Por função social, entende-se que os objetos, direitos e institutos jurídicos possuem, pelo menos, duas finalidades: (i) aquela que lhes é natural, para o qual existem; e (ii) aquela para a qual contribuem na sociedade; formando, assim, a sua ratio essendi. Exemplo disso é a propriedade, que existe com o fim individual de ser parte do patrimônio de alguém, mas precisa ser utilizada efetivamente na sociedade, sob pena de sofrer sanções jurídicas como IPTU progressivo e desapropriação.

A partir disso, tem-se que a Ciência na Constituição Federal de 1988 é uma Ciência com função social, e por isso é construída e promovida a partir da ideia de coletividade, se voltando para sociedade. Tanto é real, que as pesquisas básicas e tecnológicas buscam o bem público e o progresso da Ciência, tecnologia e inovação, inquinando-se para a solução dos problemas brasileiros e para o sistema produtivo nacional e regional (art. 218, §§1º e 2º, CF 88). O que mostra a função social da Ciência é a sua aptidão de se dedicar para a solução dos problemas da comunidade e da sociedade, bem como para prover e otimizar a produção em sentido amplo. E ainda, a Ciência é institucional ao ser uma obrigação do Estado a promoção e o desenvolvimento científico, a pesquisa, a capacitação científica e tecnológica e a inovação:

É incumbência do Estado promover e incentivar o desenvolvimento científico, a pesquisa e a capacitação tecnológica. A Constituição distingue a pesquisa em pesquisa científica básica, que receberá o tratamento prioritário do Estado, tendo em vista o bem público e o progresso da ciência, e pesquisa tecnológica, que deverá voltar-se preponderantemente para a solução dos problemas brasileiros e para o desenvolvimento do sistema produtivo nacional e regional; para tanto o Estado apoiará e estimulará a formação de recursos humanos nessas áreas do saber. (SILVA, 2005, p. 844)

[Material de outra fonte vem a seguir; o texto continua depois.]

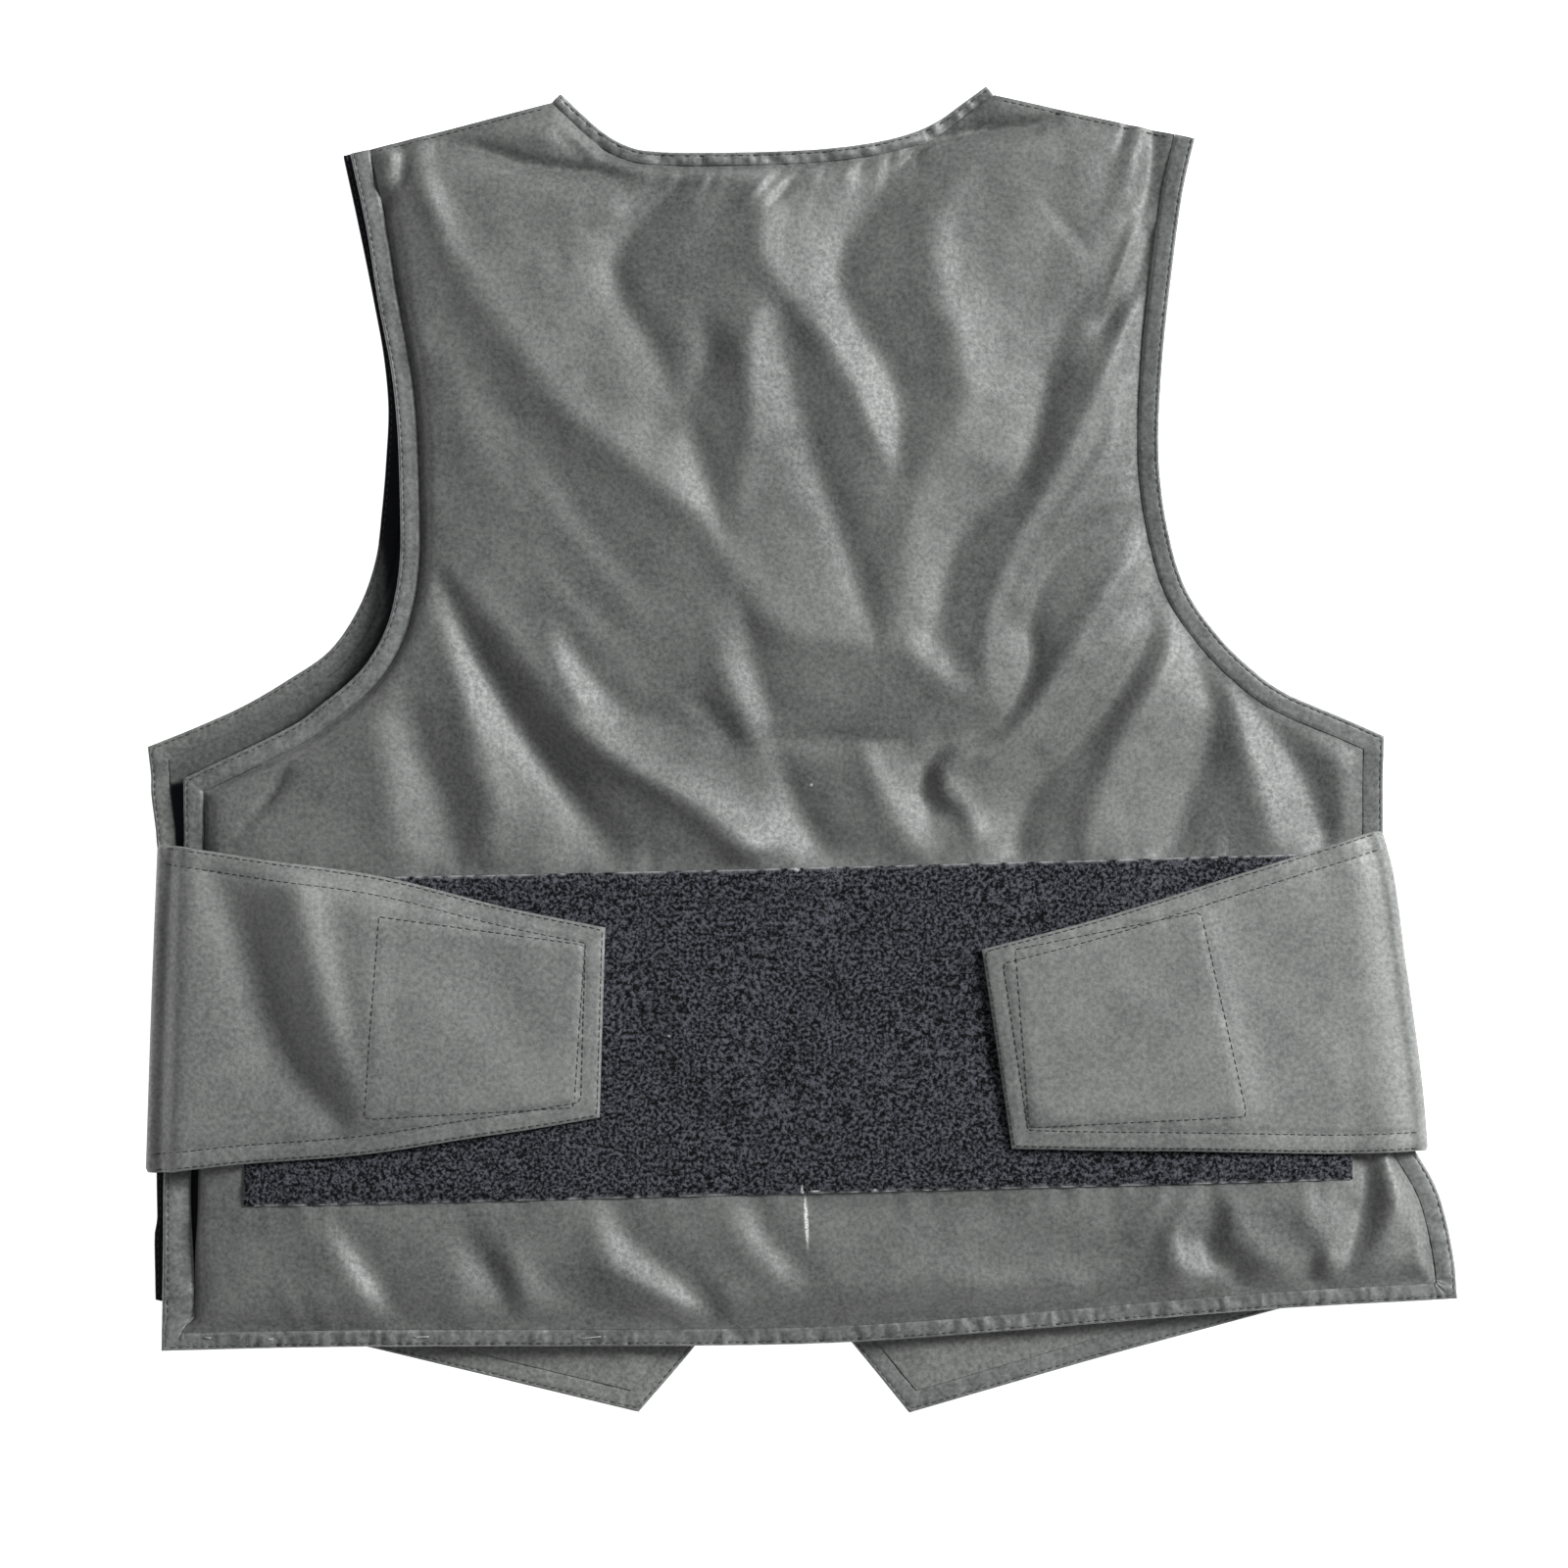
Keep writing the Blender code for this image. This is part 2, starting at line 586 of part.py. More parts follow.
def build_front(shape, side_name, materials, collection):
    """One front panel with its lining and edge strips. Returns the line its wing is sewn to."""
    outline = front_outline(shape, side_name)
    rim = outline.inset(GAP)
    underside = fill_patch(*outline.sides(rim))
    edge = distance_to_line(underside, [*rim, rim[0]])
    underside[..., 2] = FRONT_LIFT * np.clip(1.0 - edge / FRONT_LIFT_REACH, 0.0, 1.0)
    upper = underside.copy()
    upper[..., 2] = FRONT_EDGE_TOP + FRONT_PADDING * rise(edge, FRONT_PADDING_REACH)
    add_panel(f"front_panel_{side_name}", upper, underside, 1, materials["cloth"], collection)

    upper[..., 2] += GAP
    add_sheet(f"front_lining_{side_name}", upper, LINING_THICKNESS, 1, materials["lining"], collection)

    below_wing, along_wing, above_wing = FRONT_SIDE_STEPS
    wing_end = below_wing + along_wing
    outer = outline.sides(outline.points)
    inner = outline.sides(outline.inset(0.0))
    strips = {"armhole": [], "hem": [], "neck": []}
    for bottom, right, top, left in (outer, inner):
        side, middle = (left, right) if side_name == "left" else (right, left)
        hem = bottom if side_name == "left" else bottom[::-1]
        strips["armhole"].append(side[wing_end:])
        strips["hem"].append(np.vstack([side[below_wing:0:-1], hem]))
        strips["neck"].append(middle[FRONT_CENTRE_STEPS:])
    for place, (edges, seats) in strips.items():
        add_strip(f"front_{place}_binding_{side_name}", edges, seats, materials["binding"], collection)
    seam = outline.sides(outline.inset(-GAP))
    side = seam[3] if side_name == "left" else seam[1]
    return side[below_wing:wing_end + 1]


def build_zip(materials, collection):
    """The plain closure strip between the two front panels."""
    bm = bmesh.new()
    bmesh.ops.create_cube(bm, size=1.0)
    length = ZIP_Y_TO - ZIP_Y_FROM
    bmesh.ops.scale(bm, vec=(ZIP_WIDTH, length, ZIP_THICKNESS), verts=bm.verts)
    middle = (ZIP_X, (ZIP_Y_FROM + ZIP_Y_TO) / 2, ZIP_BOTTOM + ZIP_THICKNESS / 2)
    bmesh.ops.translate(bm, vec=middle, verts=bm.verts)
    long_edges = [edge for edge in bm.edges if abs(edge.verts[0].co.y - edge.verts[1].co.y) > length / 2]
    bmesh.ops.bevel(bm, geom=long_edges, offset=0.6, segments=1, affect="EDGES")
    add_object("front_zip", bm, materials["binding"], collection)


def build_loop_panel(panel, materials, collection):
    """The fleecy loop panel, sewn flat across the lower back."""
    across, up = LOOP_STEPS
    bottom = smooth_curve(LOOP_BOTTOM, across)
    top = smooth_curve(LOOP_TOP, across)
    left = smooth_curve([bottom[0], top[0]], up)
    right = smooth_curve([bottom[-1], top[-1]], up)
    surface = Cover([panel]).drape(fill_patch(bottom, right, top, left), CLOTH_CLEARANCE, PATCH_REACH)
    return add_sheet("loop_panel", surface, LOOP_THICKNESS, 1, materials["loop"], collection)


def build_hook_patch(name, corners, cover, materials, collection):
    """The patch of hook tape under a wing's end."""
    across, up = HOOK_STEPS
    bottom = smooth_curve(corners["bottom"], across)
    top = smooth_curve(corners["top"], across)
    left = smooth_curve([bottom[0], top[0]], up)
    right = smooth_curve([bottom[-1], top[-1]], up)
    surface = cover.drape(fill_patch(bottom, right, top, left), CLOTH_CLEARANCE, PATCH_REACH)
    return add_sheet(name, surface, HOOK_THICKNESS, 1, materials["hook"], collection)


def build_wing(name, shape, seam, cover, materials, collection):
    """A wing: out from the front panel's side, round the fold, and over the back."""
    inward = shape["inward"]
    radius = (WING_OVER_Z - WING_ROOT_Z) / 2
    inset = inward * (radius + WING_THICKNESS / 2)
    fold = smooth_curve(shape["fold"], WING_ROWS)
    fold[:, 0] += inset
    end = smooth_curve(shape["end"], WING_ROWS)
    lower = smooth_curve([tuple(fold[0])] + shape["lower"][1:], WING_STEPS)
    upper = smooth_curve([tuple(fold[-1])] + shape["upper"][1:], WING_STEPS)
    plan = fill_patch(lower, end, upper, fold)
    over = cover.drape(plan, CLOTH_CLEARANCE + WING_THICKNESS / 2, WING_REACH)

    along = np.linspace(0.0, 1.0, WING_STEPS + 1)[None, :]
    lift = np.full(over.shape[:2], WING_PUFF)
    for crease in shape["creases"]:
        distance = distance_to_line(over, crease["line"])
        lift += crease["height"] * np.exp(-(distance / crease["width"]) ** 2)
    over[..., 2] += lift * np.sin(np.pi * np.clip(along * 1.6, 0.0, 1.0))
    over[:, 0, 2] = WING_OVER_Z

    rows = []
    for place, across in zip(fold, over):
        seam_x = np.interp(place[1], seam[:, 1], seam[:, 0])
        row = [(seam_x, place[1], WING_ROOT_Z)]
        for angle in np.linspace(-math.pi / 2, math.pi / 2, WING_TURN_STEPS + 1)[:-1]:
            row.append((place[0] - inward * radius * math.cos(angle), place[1],
                        WING_ROOT_Z + radius + radius * math.sin(angle)))
        rows.append(row + [tuple(point) for point in across])
    return add_sheet(name, np.array(rows), WING_THICKNESS, 0, materials["cloth"], collection)


def centre_on_origin(objects):
    """Move every mesh so that the origin is below the middle of the whole vest."""
    depsgraph = bpy.context.evaluated_depsgraph_get()
    corners = np.array([corner for obj in objects for corner in obj.evaluated_get(depsgraph).bound_box])
    low, high = corners.min(axis=0), corners.max(axis=0)
    shift = np.array([(low[0] + high[0]) / 2, (low[1] + high[1]) / 2, low[2]])
    for obj in objects:
        for vert in obj.data.vertices:
            vert.co = np.array(vert.co) - shift


def build_vest():
    for obj in list(bpy.data.objects):
        bpy.data.objects.remove(obj, do_unlink=True)
    collection = bpy.data.collections.new("stab_vest")
    bpy.context.scene.collection.children.link(collection)
    materials = {
        "cloth": make_material("grey_satin_cloth", (0.16, 0.165, 0.16), 0.48, 0.3),
        "binding": make_material("grey_edge_strip", (0.15, 0.155, 0.15), 0.5, 0.2),
        "lining": make_material("navy_lining", (0.005, 0.006, 0.014), 0.7),
        "loop": make_material("black_loop_pile", (0.02, 0.02, 0.023), 0.95, 0.3),
        "hook": make_material("black_hook_tape", (0.012, 0.012, 0.013), 0.6),
    }
    panel, binding = build_back(materials, collection)
    seam_left = build_front(FRONT_LEFT, "left", materials, collection)
    seam_right = build_front(FRONT_RIGHT, "right", materials, collection)
    build_zip(materials, collection)
    loop = build_loop_panel(panel, materials, collection)
    on_loop = Cover([loop])
    hook_left = build_hook_patch("hook_patch_left", HOOK_LEFT, on_loop, materials, collection)
    hook_right = build_hook_patch("hook_patch_right", HOOK_RIGHT, on_loop, materials, collection)
    cover = Cover([panel, binding, loop, hook_left, hook_right])
    build_wing("wing_left", WING_LEFT, seam_left, cover, materials, collection)
    build_wing("wing_right", WING_RIGHT, seam_right, cover, materials, collection)
    centre_on_origin(list(collection.objects))


build_vest()
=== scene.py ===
"""Stab vest of the waistcoat kind, lying flat on its front: the finish of every piece.

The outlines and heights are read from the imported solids, and each soft solid
is replaced by a finer piece of the same form, with its folds, gathers, stitches
and cloth. Lengths are in millimetres and become metres where a mesh is made.
"Left" and "right" are as seen from above, with the neck at the top.
"""

import math

import bmesh
import bpy
import numpy as np
from mathutils import Matrix, Vector
from mathutils.bvhtree import BVHTree


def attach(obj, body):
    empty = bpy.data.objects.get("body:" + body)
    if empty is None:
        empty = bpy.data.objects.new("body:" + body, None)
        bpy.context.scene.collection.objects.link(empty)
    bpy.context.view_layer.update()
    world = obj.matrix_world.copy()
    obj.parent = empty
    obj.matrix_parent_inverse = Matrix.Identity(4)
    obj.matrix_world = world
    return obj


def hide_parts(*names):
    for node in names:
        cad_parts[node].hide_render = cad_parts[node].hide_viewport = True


MM = 0.001

# Which way the corners of a piece lie from its middle: bottom left, bottom right, top right, top left.
RECTANGLE = ((-1, -1), (1, -1), (1, 1), (-1, 1))
BACK_CORNERS = ((-1, -1), (1, -1), (0.5, 1), (-0.5, 1))
FRONT_CORNERS = {"left": ((-1, -1), (1, -0.5), (0.6, 1), (-0.5, 1)),
                 "right": ((-1, -0.5), (1, -1), (0.5, 1), (-0.6, 1))}

# Fine stretches for each stretch of a solid's rim, and the rim's stretches along a shoulder seam.
PANEL_PARTS = 6
LOOP_PARTS = 20
LINING_PARTS = 10
BACK_LINING_PARTS = 8
PATCH_PARTS = 8
WING_PARTS = 10
SHOULDER_STRETCHES = 10
# Every rim starts at its point nearest to this place. It is under the left wing, because the gathers
# along a rim don't match where it starts and ends.
RIM_START = (-290.0, -120.0)

# Edge strips and padding, as sewn.
SIDE_STRIP = 9.0
HEM_STRIP = 7.7
NECK_STRIP = 5.7
SEAM_GAP = 0.3
STRIP_HEIGHT = 3.1
STRIP_WALL = 0.9
STRIP_STEP = 1.6
FRONT_STRIP_Z = 0.8
EDGE_STITCH = 1.7
SHOULDER_STITCH = 1.8
SHARP_TURN = math.radians(25)
RIM_HEIGHT = 2.8
RIM_DIP = 1.1
PADDING = 4.6
DOME = 6.5
DOME_REACH = 60.0
FOLD_EDGE_REACH = 7.0
FOLD_INNER_REACH = 22.0
WIDER_STRIP = 3.2
SLIT_WIDTH = 3.4
FOLD_SCALE = 1.5
# The puckers of a strip, finest second: height, how much they change across the strip, and length.
STRIP_WAVES = ((0.8, 0.35, 5.0), (1.0, 0.3, 2.4), (0.8, 0.2, 14.0))

# How far the creases reach, and how quickly each gives way to the next.
CREASE_REACH = 50.0
CREASE_POWER = 1.7
CREASES_END_Y = -50.0
CREASES_START_Y = -203.0
CREASES_FADE = 8.0
CREASES_UNDER_LOOP = 0.12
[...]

Conquanto se possa inferir que a Constituição de 1988 trata de uma ciência básica e de uma ciência tecnológica, não se pode dizer que há bifurcação ou ruptura entre uma e outra. As ciências dialogam e se completam, dessa maneira, o progresso científico conduz a avanços tecnológicos, que, por sua vez, conduzem ao progresso científico. O papel do Estado é assegurar esta espiral de desenvolvimento da pesquisa, que permanece como uma das tantas funções sociais da própria Educação, fixada em ensino, pesquisa e extensão.

Por fim, a leitura da Ciência na Constituição de 1988 se mostra com cunho social e objeto de uma norma constitucional de caráter positivo, impondo ao Estado o dever de promover e incentivar o fazer científico, com vistas a torna-lo apto para a solução dos problemas brasileiros com autonomia, autenticidade e capacidades técnicas que passam pela via da Universidade Pública, daí decorre a importância do investimento financeiro no ensino nacional e na capacitação humana que é capaz de gerir a demanda de recursos para a Ciência.

REFERÊNCIAS

ARAUJO, Luiz Alberto David. NUNES JÚNIOR, Vidal Serrano. Curso de direito constitucional. 20 ed. São Paulo: Editora Verbatim, 2016.

SILVA, José Afonso da. Curso de direito constitucional positivo. São Paulo: Malheiros Editores, 2005.